In October 2007 he stood on the field in Croke Park after his Mayo ladies’ side had just lost to Cork in the All Ireland final, taking in what went wrong. After guiding Mayo that close to the summit, Frank Browne would have been planning to have another crack at the title the next year, but that was not how things worked out as Mayo entered a number of years of flux with half a dozen managers taking charge over a short number of years. But Browne has come back on board as manager this year after a number of years in the club game, and more recently in charge of the Longford senior hurlers for the last three years where he won a National Hurling League division 3B title and the Lory Meagher Cup last year.
“I was always itching to get back, since 2007 it was something I was thinking about. I kind of felt I had unfinished business since then after all the messing that went on around 2008. We had thought that we were in a great position and it then went pear shaped and bust. It was an itch that I wanted to scratch and it was something that I always wanted to do. I’m back but it’s a changed landscape, but there are still some of the senior players like Cora Staunton, Claire Egan, Fiona McHale, Yvonne Byrne there, but there’s also an exciting crop of younger players coming through,” he told the Mayo Advertiser this week.
Browne and his team have hit the ground running since just after Christmas. “We had our first team meeting on the Sunday after Christmas in Breaffy and we kind of started from there and then moved on to fitness testing and we’re back a month now,” he explained. This was the first year of the new Connacht Winter League in the ladies’ game, which gave sides a chance to warm up before the start of the league proper, and the Wexford native thinks it has been a very useful exercise for him and his team. “I thought the Connacht Winter League was a great idea, I know a few teams didn’t participate, but it was a great chance for me to have a look at players in a fairly competitive environment. Otherwise you’d have been rooting around on the chicken and chips circuit looking for challenges, and you’re not going to get a lot of teams in the top division we’re in looking to play you before the league. We got three games out of it and it allowed some of the older players to ease themselves back in and got the younger players to step up to the mark. We’re working on our strength and conditioning, but Sunday is going to be a real test.”
Back with a bang
The last time that Browne managed the Mayo ladies was against Cork in the All Ireland final, and on Sunday in the Swinford Amenity Park at 2pm they will face the same opposition in his first game back on the national scene with the county. “It’s back with a bang, right in at the deep end. But that’s what it’s all about. No matter what level you’re playing at you want to test yourself against the best at your level, and that’s what they will do on Sunday. In some way I look back to 2007 and the first game we had against Armagh in Cavan and we got beaten back to Longford that day. I remember thinking what have I got myself into, but at the same time I saw something in them and I thought Yeah there’s something here,” he said.

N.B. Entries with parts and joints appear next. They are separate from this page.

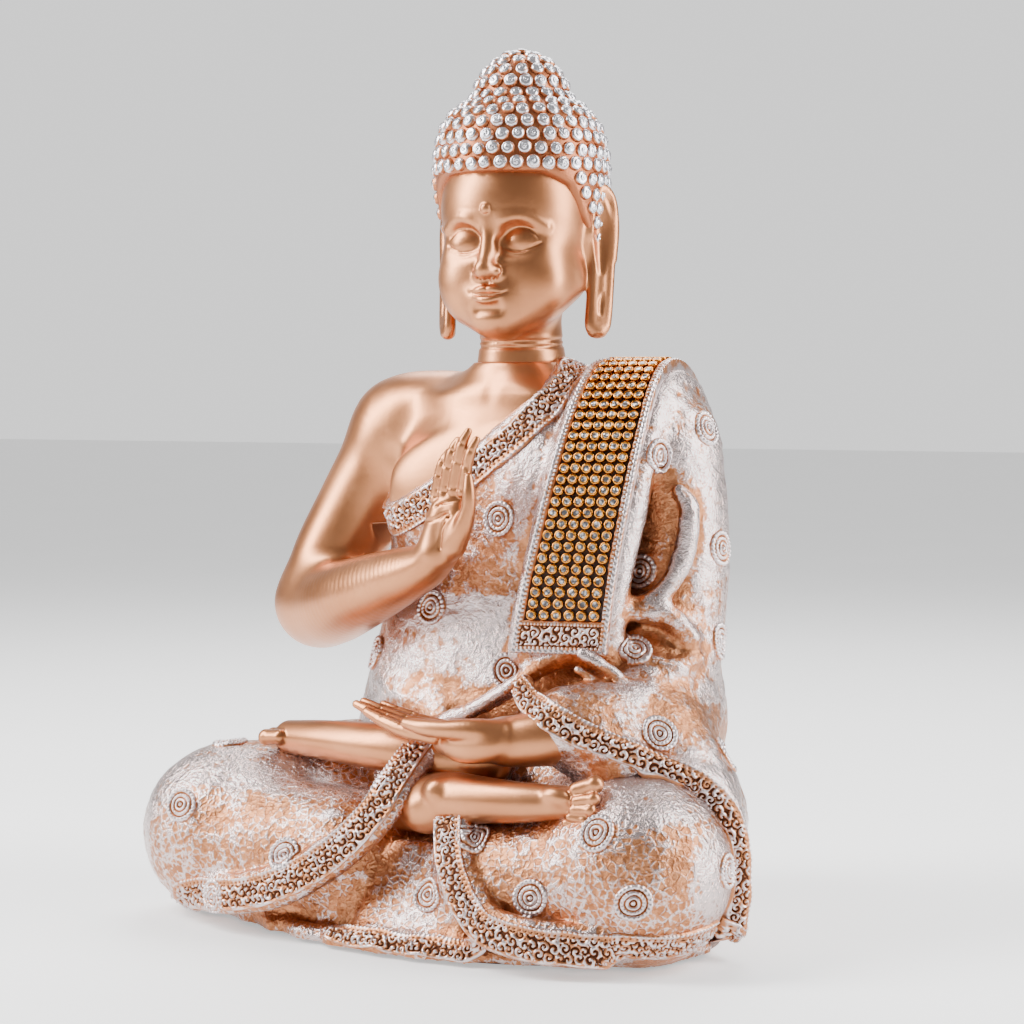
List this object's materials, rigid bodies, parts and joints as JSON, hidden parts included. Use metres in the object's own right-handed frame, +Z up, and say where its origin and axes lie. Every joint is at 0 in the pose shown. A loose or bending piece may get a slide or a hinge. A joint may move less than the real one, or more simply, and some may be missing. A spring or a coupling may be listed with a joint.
{
  "type": "buddha statue",
  "caption": "Seated lotus-pose statue with a raised hand, curled hair, a patterned robe and a shoulder sash set with stone chains, on a felt base.",
  "frame": {"origin": "on the felt's resting face, under the middle of the neck", "axes": "+Z up, the figure faces -Y, +X is the figure's left"},
  "size_m": [0.2059, 0.1219, 0.2791],
  "materials": {
    "robe_finish": "cast resin, copper paint dry-brushed with silver, satin",
    "skin_finish": "cast resin, smooth copper metallic paint, satin gloss",
    "border_finish": "cast resin, copper paint with dark wash in the recesses and silver on the high points",
    "dark_bed": "dark brown adhesive, matt",
    "gold_cups": "pressed brass, gold plated",
    "clear_stones": "clear faceted glass, foiled back",
    "dowel_steel": "plain drawn steel",
    "fibre_board": "pressed fibre board, raw",
    "stopper_rubber": "black rubber, matt",
    "felt": "brown wool-look felt"
  },
  "bodies": {
    "root": {"body_casting": "robe_finish", "head_casting": "skin_finish", "right_arm_casting": "skin_finish", "lap_hand_casting": "skin_finish", "shoulder_sash": "border_finish", "neck_dowel": "dowel_steel", "arm_dowel": "dowel_steel", "hand_dowel": "dowel_steel", "stone_bed": "dark_bed", "cup_chain_1": "gold_cups", "cup_chain_2": "gold_cups", "cup_chain_3": "gold_cups", "cup_chain_4": "gold_cups", "cup_chain_5": "gold_cups", "cup_chain_6": "gold_cups", "rhinestones_1": "clear_stones", "rhinestones_2": "clear_stones", "rhinestones_3": "clear_stones", "rhinestones_4": "clear_stones", "rhinestones_5": "clear_stones", "rhinestones_6": "clear_stones", "base_board": "fibre_board", "base_plug": "stopper_rubber", "base_felt": "felt"}
  },
  "joints": []
}
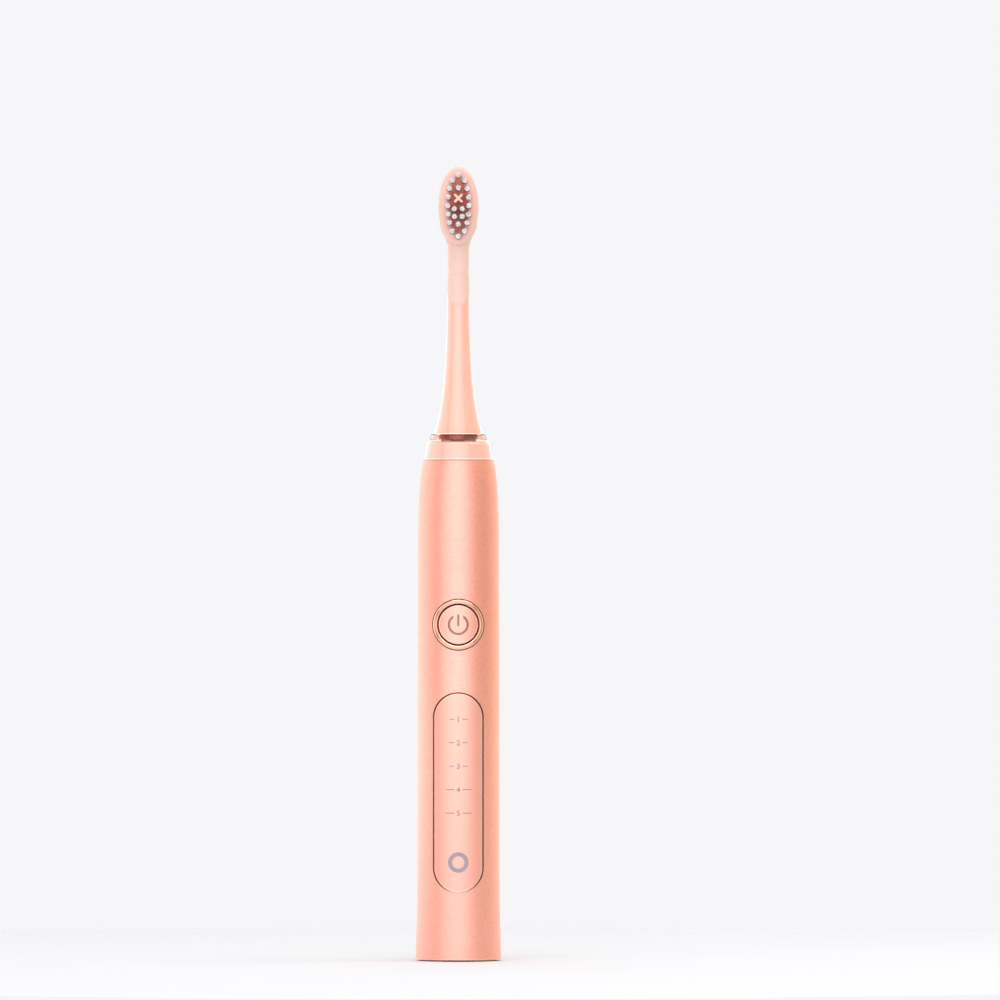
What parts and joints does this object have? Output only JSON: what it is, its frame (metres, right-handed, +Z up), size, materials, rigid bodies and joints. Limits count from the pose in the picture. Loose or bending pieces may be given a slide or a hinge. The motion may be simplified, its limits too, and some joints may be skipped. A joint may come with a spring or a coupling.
{
  "type": "electric toothbrush",
  "caption": "Slim round-bodied sonic toothbrush with a pull-off oval brush head, a ringed power button, a mode panel and a charging well in the base.",
  "frame": {"origin": "centre of the resting plane under the feet, on the handle's axis", "axes": "+Z up along the handle to the brush head, -Y towards the button and bristles, +X to the right of someone facing the button"},
  "size_m": [0.027, 0.027, 0.25],
  "materials": {
    "anodised_body": "bead-blasted anodised rose gold, satin",
    "gloss_shell": "moulded gloss peach",
    "panel_skin": "satin metallic lacquer",
    "button_skin": "satin metallic lacquer",
    "polished_ring": "polished rose-gold plating",
    "mark_ink": "flush translucent legend",
    "frosted_plastic": "frosted, slightly translucent",
    "clear_plastic": "clear moulded",
    "copper_band": "metallised copper",
    "nylon": "extruded filaments",
    "soft_elastomer": "soft moulded elastomer",
    "seal_rubber": "moulded silicone",
    "foot_rubber": "moulded silicone",
    "structural_plastic": "moulded",
    "shroud_plastic": "moulded, light-tight",
    "circuit_board": "solder-masked laminate",
    "component_body": "moulded",
    "lamp": "moulded lens",
    "steel": "ground",
    "plated_steel": "nickel plated",
    "sintered_bronze": "sintered",
    "brass": "stamped",
    "copper_wire": "enamelled winding",
    "magnet": "nickel plated sintered magnet",
    "cell_can": "drawn can",
    "shrink_film": "shrunk film",
    "foam": "closed-cell foam",
    "wire_insulation": "insulated lead"
  },
  "bodies": {
    "handle": {"body_tube": "anodised_body", "top_collar": "gloss_shell", "collar_o_ring": "seal_rubber", "shaft_seal": "seal_rubber", "button_bezel": "polished_ring", "button_boot": "seal_rubber", "tact_switch": "component_body", "mode_panel": "panel_skin", "mode_marks": "mark_ink", "battery_light_ring": "mark_ink", "light_shroud": "shroud_plastic", "indicator_lamps": "lamp", "control_board": "circuit_board", "board_components": "component_body", "board_screws": "plated_steel", "battery_cell": "cell_can", "battery_sleeve": "shrink_film", "battery_tabs": "plated_steel", "battery_pads": "foam", "chassis": "structural_plastic", "spring_anchor": "steel", "stator_core": "steel", "stator_coils": "copper_wire", "motor_can": "plated_steel", "motor_rear_cap": "structural_plastic", "motor_front_cap": "structural_plastic", "front_bearing": "sintered_bronze", "rear_bearing": "sintered_bronze", "motor_dampers": "seal_rubber", "base_cap": "gloss_shell", "base_feet": "foot_rubber", "base_o_ring": "seal_rubber", "coil_bobbin": "structural_plastic", "charging_coil": "copper_wire", "coil_leads": "wire_insulation", "motor_leads": "wire_insulation"},
    "drive": {"drive_shaft": "steel", "rotor_hub": "steel", "rotor_magnets": "magnet", "torsion_bar": "steel"},
    "brush_head": {"brush_core": "frosted_plastic", "brush_sleeve": "gloss_shell", "brush_base_ring": "clear_plastic", "brush_id_band": "copper_band", "shaft_clip": "steel", "bristle_tufts": "nylon", "tuft_anchors": "brass", "cross_tuft": "soft_elastomer"},
    "power_button": {"power_button": "button_skin", "switch_plunger": "structural_plastic"}
  },
  "joints": [
    {"name": "shaft_oscillation", "type": "hinge", "parent": "handle", "child": "drive", "pos_m": [0, 0, 0.1], "axis": [0, 0, 1], "range_deg": [-6, 6], "stiffness_Nm_per_rad": 0.05, "deforming": ["torsion_bar"]},
    {"name": "brush_head_pull", "type": "slide", "parent": "drive", "child": "brush_head", "axis": [0, 0, 1], "range_m": [0, 0.024]},
    {"name": "power_button_press", "type": "slide", "parent": "handle", "child": "power_button", "axis": [0, 1, 0], "range_m": [0, 0.0005], "stiffness_N_per_m": 1500, "deforming": ["button_boot"]}
  ]
}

Browne does have almost a full deck to pick from, he explained, and they are looking forward to the challenge. “All of the players from last year are pretty much back, bar Claire Egan who is out with a serious injury and it’s all about getting her rehabbing. Sunday’s going to be tough, there’s no doubt about that. But I was doing a piece with another journalist during the week and they asked me who is going to win the league, and it’s a kind of stupid question to ask me, because naturally we’re setting out our stall to go and win the league. You don’t go into any competition and say we’re going to come second in this.”
Mayo face Cork in the first round of the Ladies Gaelic Football National League division one at 2pm in Swinford Amenity Park on Sunday.